As opioid and fentanyl addiction continues to take the lives of Californians, state officials have created a bipartisan committee to find a solution that pairs strategies from public health and law enforcement.
Announced by Assemblymember Matt Haney, D-San Francisco, the 11-person special committee will travel across the state to hear from addiction experts, affected residents and local government agencies to better understand how fentanyl is taking a hold on California communities.
The committee, a group of representatives from all over California, will tackle three areas of interest – public health response, law enforcement and drug sales, and current addiction treatment. The hope is to develop policies and a statewide strategy to prevent fatal overdoses.
Last year alone, over 6,000 Californians died from opioid overdoses, and the numbers this year will likely be similar, according to state public health data.
Haney said there needs to be statewide solutions, because this is an epidemic that exceeds county, city and partisan lines.
“This committee will be laser-focused on solutions and on working together.
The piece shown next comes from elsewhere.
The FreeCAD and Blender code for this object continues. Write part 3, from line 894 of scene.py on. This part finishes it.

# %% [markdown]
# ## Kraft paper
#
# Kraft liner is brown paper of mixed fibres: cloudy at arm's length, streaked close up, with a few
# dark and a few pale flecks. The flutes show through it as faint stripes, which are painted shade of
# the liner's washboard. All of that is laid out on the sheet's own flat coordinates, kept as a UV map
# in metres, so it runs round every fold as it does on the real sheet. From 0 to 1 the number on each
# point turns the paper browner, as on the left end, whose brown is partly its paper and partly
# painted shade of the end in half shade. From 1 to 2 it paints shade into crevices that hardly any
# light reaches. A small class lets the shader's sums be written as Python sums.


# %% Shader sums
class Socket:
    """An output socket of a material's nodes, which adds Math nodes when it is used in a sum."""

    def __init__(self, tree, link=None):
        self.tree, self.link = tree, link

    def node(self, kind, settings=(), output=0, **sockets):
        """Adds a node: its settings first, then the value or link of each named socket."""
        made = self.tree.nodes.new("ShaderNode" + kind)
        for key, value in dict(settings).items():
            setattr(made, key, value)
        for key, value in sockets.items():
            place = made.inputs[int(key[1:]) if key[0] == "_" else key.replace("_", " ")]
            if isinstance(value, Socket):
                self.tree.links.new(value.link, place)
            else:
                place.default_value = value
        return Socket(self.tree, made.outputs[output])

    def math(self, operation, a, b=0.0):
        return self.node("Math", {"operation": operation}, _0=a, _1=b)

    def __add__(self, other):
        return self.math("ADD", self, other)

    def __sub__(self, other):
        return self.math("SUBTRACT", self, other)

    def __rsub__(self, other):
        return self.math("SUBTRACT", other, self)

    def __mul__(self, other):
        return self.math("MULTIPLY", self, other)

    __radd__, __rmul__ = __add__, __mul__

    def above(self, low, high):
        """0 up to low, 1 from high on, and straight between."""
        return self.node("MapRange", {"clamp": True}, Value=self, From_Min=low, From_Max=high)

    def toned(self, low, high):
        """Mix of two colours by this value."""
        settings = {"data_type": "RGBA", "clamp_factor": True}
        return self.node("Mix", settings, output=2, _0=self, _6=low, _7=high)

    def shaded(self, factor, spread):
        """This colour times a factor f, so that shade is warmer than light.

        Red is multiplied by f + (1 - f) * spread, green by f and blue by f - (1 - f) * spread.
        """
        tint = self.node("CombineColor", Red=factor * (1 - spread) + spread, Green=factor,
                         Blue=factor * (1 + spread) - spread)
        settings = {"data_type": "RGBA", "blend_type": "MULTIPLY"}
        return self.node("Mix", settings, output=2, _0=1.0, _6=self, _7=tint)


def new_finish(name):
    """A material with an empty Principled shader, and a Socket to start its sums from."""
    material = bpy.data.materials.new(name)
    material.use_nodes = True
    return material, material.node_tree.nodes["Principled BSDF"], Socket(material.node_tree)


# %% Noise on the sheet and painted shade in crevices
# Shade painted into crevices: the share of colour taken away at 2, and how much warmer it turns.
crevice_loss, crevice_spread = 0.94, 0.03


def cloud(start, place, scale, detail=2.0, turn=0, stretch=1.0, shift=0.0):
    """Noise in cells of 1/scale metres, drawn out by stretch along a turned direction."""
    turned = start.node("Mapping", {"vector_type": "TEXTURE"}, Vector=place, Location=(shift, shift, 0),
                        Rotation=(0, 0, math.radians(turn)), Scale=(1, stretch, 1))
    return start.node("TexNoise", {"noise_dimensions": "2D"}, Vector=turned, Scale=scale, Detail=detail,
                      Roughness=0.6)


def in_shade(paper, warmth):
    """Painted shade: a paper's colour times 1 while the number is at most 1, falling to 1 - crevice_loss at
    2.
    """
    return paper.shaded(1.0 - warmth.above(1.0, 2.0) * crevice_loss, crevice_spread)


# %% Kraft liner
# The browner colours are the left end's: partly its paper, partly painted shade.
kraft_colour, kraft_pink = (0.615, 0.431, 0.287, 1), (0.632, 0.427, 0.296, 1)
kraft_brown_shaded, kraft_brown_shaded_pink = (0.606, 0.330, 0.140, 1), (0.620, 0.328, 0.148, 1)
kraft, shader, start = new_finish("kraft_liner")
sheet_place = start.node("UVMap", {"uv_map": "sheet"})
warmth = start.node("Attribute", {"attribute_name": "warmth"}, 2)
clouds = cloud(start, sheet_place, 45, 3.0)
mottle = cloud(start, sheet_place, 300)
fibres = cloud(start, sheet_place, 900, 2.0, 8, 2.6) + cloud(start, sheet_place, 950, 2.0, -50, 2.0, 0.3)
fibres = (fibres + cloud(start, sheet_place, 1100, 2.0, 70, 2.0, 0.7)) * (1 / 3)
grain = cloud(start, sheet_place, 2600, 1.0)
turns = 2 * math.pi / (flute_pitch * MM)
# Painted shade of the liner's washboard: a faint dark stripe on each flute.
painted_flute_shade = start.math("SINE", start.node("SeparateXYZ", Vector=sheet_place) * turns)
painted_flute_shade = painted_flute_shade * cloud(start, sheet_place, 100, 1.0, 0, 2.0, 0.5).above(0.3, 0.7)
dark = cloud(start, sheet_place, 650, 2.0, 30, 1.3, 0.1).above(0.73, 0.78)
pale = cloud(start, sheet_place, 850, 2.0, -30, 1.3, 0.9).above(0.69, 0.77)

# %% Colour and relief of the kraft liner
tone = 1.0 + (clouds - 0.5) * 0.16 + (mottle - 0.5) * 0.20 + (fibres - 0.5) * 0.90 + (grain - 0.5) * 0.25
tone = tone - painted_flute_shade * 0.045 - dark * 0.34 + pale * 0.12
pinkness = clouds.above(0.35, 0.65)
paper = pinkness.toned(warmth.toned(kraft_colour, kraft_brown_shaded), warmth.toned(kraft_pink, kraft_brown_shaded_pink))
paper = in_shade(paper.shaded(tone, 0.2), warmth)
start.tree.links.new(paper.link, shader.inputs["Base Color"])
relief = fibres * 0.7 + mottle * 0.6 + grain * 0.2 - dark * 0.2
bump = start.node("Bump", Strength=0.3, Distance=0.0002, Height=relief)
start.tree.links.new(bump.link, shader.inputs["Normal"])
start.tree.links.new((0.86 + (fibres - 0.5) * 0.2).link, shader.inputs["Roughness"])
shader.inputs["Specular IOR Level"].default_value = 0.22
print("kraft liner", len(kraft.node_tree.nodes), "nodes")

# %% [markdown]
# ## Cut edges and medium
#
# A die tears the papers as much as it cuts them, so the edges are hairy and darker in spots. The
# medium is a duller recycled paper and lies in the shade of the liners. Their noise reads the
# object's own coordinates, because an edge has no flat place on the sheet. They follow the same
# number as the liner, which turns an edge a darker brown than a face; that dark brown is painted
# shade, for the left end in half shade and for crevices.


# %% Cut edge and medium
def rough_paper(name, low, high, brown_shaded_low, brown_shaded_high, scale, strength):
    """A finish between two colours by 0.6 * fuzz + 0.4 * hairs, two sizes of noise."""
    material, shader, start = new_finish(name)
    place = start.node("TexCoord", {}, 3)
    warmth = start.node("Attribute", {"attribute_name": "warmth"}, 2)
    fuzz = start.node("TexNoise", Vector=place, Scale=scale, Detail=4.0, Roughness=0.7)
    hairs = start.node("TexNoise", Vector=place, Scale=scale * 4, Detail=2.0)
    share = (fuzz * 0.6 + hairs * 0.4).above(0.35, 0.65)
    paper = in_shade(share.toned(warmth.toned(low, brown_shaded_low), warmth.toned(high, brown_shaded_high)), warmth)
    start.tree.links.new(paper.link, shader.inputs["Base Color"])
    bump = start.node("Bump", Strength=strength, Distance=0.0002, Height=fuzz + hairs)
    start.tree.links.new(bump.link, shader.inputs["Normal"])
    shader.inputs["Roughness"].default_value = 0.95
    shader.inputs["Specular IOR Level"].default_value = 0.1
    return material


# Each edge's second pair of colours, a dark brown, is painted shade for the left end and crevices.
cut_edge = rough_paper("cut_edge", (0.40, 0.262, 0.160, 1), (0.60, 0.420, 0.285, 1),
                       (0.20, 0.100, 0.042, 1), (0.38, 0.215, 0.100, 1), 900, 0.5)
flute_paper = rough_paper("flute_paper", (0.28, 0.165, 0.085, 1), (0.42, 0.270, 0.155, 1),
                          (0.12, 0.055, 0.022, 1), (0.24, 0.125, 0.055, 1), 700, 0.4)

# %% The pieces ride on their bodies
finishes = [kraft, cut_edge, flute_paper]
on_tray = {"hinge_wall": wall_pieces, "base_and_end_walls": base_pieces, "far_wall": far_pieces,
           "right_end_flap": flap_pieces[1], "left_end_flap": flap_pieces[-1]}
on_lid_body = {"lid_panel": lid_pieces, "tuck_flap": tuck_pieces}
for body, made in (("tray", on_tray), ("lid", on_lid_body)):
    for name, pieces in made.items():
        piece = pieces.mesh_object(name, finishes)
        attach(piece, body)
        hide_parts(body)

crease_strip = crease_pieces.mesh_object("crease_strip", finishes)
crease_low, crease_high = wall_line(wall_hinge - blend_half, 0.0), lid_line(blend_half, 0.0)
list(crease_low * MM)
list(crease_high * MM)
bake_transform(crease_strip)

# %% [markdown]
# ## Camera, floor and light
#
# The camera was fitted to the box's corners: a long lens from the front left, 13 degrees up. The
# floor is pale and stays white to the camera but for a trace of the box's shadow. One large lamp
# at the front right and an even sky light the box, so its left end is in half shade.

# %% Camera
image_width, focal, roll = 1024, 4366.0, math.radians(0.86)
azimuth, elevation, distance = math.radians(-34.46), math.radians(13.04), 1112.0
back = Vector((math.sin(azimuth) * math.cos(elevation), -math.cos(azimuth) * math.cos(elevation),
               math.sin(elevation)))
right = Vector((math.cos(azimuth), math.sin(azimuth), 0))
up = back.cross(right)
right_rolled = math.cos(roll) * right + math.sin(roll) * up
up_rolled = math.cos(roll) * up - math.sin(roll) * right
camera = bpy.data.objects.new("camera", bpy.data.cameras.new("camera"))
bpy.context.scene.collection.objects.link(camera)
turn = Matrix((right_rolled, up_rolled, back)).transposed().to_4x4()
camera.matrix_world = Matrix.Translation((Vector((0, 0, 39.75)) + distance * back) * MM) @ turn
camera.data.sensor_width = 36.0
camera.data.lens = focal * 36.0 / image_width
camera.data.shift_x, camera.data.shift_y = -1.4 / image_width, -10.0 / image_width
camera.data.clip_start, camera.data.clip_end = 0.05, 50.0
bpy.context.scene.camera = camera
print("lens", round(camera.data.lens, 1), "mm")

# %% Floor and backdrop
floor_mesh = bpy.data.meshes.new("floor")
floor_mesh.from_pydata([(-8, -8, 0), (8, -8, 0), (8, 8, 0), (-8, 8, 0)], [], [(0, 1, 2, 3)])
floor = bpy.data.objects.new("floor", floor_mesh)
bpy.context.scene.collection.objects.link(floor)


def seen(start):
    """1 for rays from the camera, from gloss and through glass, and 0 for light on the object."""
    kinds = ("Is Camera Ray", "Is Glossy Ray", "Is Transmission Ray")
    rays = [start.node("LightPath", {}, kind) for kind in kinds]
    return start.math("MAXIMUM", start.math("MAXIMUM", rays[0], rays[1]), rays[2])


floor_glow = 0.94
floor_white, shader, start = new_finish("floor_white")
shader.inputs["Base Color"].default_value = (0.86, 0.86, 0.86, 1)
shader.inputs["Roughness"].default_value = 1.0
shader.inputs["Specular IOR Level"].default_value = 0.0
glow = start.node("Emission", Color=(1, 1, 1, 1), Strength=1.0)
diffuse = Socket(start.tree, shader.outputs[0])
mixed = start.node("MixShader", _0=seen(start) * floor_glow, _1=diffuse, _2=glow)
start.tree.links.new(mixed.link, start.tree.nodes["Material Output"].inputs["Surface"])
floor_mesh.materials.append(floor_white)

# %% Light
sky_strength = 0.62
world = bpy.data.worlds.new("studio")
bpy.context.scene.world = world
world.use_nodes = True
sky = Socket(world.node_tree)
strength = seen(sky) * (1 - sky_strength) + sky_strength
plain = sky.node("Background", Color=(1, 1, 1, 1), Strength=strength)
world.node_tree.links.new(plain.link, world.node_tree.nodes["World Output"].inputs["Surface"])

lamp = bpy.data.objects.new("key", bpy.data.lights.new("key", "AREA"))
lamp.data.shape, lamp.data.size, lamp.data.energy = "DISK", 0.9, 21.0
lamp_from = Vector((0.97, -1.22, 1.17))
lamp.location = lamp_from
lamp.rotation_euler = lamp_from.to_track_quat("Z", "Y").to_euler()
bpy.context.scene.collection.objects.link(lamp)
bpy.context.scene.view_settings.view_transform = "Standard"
This is not something where we all have to agree, and we aren’t all going to agree on every solution,” Haney said at a press conference. “But what we do agree on is that our constituents are hurting, our communities are being devastated and we aren’t doing enough.”
He added that some local communities and counties are already implementing practices to save lives, but they need to be backed with state support, and their strategies should expand across California.
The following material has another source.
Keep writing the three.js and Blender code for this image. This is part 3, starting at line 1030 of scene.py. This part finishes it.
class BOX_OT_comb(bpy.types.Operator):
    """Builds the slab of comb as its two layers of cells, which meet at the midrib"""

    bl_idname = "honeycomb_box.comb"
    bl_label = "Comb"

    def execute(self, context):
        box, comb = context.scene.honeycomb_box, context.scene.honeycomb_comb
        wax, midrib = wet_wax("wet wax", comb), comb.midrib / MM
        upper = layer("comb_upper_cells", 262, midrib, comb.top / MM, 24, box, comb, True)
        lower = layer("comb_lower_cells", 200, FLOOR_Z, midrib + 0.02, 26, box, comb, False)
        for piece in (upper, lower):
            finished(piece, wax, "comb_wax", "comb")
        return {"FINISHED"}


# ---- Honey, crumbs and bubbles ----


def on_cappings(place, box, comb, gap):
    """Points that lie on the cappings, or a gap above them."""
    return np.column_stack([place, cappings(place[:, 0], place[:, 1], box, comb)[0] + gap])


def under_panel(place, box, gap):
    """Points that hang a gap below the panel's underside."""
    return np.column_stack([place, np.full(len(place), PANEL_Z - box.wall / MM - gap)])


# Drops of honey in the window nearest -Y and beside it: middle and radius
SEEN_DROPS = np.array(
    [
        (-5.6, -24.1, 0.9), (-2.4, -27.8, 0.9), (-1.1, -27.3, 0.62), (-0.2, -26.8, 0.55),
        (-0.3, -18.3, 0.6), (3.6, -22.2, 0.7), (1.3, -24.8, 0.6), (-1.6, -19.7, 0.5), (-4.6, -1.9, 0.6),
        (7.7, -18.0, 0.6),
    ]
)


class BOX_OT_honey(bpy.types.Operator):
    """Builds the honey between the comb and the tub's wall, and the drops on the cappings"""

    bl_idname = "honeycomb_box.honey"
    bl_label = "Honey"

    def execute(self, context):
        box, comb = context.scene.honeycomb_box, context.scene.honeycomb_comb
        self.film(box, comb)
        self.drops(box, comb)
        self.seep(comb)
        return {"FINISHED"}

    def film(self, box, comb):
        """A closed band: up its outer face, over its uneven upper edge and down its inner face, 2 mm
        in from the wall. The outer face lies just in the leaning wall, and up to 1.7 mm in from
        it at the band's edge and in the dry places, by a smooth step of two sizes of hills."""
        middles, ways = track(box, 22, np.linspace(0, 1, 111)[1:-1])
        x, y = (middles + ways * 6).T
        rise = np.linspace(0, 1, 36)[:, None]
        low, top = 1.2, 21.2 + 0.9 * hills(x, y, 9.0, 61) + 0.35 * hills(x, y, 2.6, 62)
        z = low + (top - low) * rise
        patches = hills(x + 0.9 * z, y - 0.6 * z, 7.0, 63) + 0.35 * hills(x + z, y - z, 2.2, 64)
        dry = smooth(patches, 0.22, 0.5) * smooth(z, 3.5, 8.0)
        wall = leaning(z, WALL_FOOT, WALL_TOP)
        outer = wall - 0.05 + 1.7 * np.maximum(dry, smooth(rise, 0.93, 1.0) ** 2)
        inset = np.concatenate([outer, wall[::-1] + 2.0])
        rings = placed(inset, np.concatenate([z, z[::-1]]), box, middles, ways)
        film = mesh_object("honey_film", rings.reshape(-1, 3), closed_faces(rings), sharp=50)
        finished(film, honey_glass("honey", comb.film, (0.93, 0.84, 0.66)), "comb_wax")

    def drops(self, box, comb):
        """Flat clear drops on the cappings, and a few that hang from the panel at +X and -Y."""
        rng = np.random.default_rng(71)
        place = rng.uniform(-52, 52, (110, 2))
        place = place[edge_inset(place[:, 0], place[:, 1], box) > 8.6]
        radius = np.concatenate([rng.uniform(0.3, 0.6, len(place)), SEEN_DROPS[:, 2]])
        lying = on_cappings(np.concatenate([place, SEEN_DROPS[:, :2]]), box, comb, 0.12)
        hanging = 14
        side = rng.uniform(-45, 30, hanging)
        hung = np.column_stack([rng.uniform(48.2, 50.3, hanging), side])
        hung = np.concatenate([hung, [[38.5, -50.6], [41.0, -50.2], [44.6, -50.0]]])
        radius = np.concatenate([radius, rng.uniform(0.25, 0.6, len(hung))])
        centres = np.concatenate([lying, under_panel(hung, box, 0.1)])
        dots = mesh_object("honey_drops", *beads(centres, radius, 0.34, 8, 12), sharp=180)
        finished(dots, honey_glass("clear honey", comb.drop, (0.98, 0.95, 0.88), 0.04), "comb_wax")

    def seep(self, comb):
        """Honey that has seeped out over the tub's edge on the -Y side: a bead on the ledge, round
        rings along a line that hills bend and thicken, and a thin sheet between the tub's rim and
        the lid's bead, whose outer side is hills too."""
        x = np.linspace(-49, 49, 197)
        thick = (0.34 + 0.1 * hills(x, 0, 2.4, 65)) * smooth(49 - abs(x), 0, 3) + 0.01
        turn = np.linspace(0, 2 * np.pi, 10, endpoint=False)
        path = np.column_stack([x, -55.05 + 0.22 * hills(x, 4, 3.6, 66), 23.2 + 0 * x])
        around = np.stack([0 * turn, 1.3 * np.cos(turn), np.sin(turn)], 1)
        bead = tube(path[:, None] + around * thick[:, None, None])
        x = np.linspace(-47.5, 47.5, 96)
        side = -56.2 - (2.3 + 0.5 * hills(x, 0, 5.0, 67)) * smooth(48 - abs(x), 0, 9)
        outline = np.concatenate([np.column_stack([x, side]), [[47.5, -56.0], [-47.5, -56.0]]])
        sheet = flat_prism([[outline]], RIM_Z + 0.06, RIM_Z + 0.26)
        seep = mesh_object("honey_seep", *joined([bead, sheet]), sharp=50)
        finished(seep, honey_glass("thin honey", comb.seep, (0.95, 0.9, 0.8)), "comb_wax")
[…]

“The goal of this committee is to really help to develop state solutions, legislative solutions, and a statewide plan to respond to the opioid epidemic,” Haney said.
Keith Humphreys, Stanford psychiatry professor and former senior drug policy advisor for President Barack Obama, said that as fentanyl has moved its way from the eastern states to the West Coast, it’s coming with an “unprecedented debt” — more Californians are dying of overdose now than ever before.
“We will lose more lives to COVID-19 this year in the United States, but we will lose more years of life to drug overdoses, because the people who die are so much younger,” said Humphreys.
It’s also not just about fatal overdoses, Humphreys said, because behind every person who overdoses are dozens more living with addiction. Not only does addiction cause serious health problems for a person, but it can also inflict harm on their loved ones and their communities, he said.
“This is not possible to do if the cops and the docs are squabbling,” said Humphreys. “They really all have to work together because both their expertise and energy is needed.”
Dr. Lee Trope, a pediatrician who works with youth addicted to opioids at Santa Clara Valley Medical Center, said few pediatric providers are trained to care for opioid and fentanyl addiction despite its growing accessibility for teens. She often hears of youth buying what they think is Percocet, a less dangerous opioid, off of apps like Snapchat, only for it to be pure fentanyl. Her youngest patient she’s treated addicted to fentanyl was just 12 years old.
“Several had previously tried to stop ‘cold turkey’ many times, only to find withdrawal so intolerable, and help so hard to find, that they grudgingly went back to get more opioids in the street for relief,” Trope said. “I’ve learned from these kids that it’s usually harder to get help than to just keep using. We need to change that.”
Assemblymember Isaac Bryan, D-Los Angeles, said he’s committed to focusing on the root causes of why people turn to drugs and how socioeconomic factors like housing or job insecurity can lead people down paths to substance abuse in times of desperation.
“The time for change and solutions rooted in healing and saving lives is now,” said Bryan. “I am looking forward to joining the fellow members of this committee in identifying and uplifting those solutions.”